It’s the year 2016, and people are actually playing Evolve. What a world.
Yesterday, Turtle Rock released Evolve Stage 2, a free-to-play, you know, evolution of the 4v1 multiplayer monster mash. Stage 2 also refreshes the game with a new progression system and mechanics. For now, it’s only on PC.
This has resulted in an influx of new players. Currently, Evolve is sitting pretty (or ugly, depending on whether monsters get your loin engine all revved up) at number 17 on Steam’s top 20 most-played games. So far, it’s peaked at 25,167 concurrent players.
As PC Gamer points out, Evolve peaked at 157 concurrent users the day before Stage 2 launched. It’s struggled to crack 1,000 for all of 2016, hovering mostly in the low hundreds for the past few months. That’s bad, bad news for a major triple-A multiplayer release. The switch to free-to-play was sorely needed.
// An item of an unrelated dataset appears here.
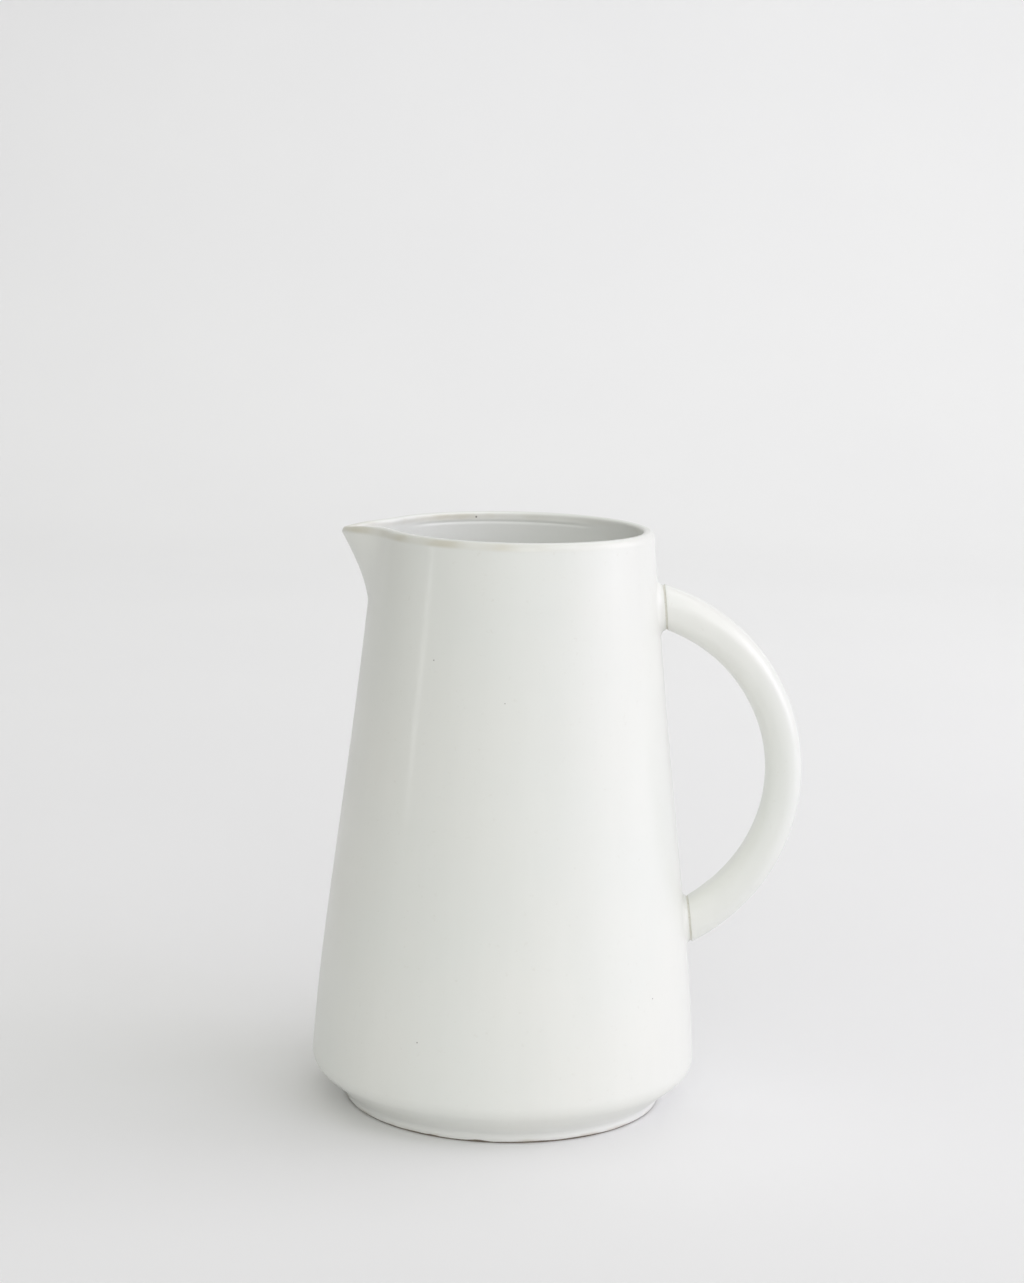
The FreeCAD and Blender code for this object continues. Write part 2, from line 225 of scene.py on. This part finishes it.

Will this player count jump last, though? Or will Evolve come crashing back to Earth like so many Goliaths? Some people who previously owned the game seem pretty pissed about the gameplay changes and the progress reset that heralded Stage 2's launch, claiming that things like a new scanning mechanic make the game too simple for its own good. A select few are, mystifyingly, spilling salty whale tears over the fact that more people are playing their game of choice. The reason? Because they didn’t have to pay money, because THEY DON’T KNOW THE STRUGGLE. Of course.
So we’ll see where this all ends up. Necromancy is a dangerous art. Evolve is back (and free!), but at what cost?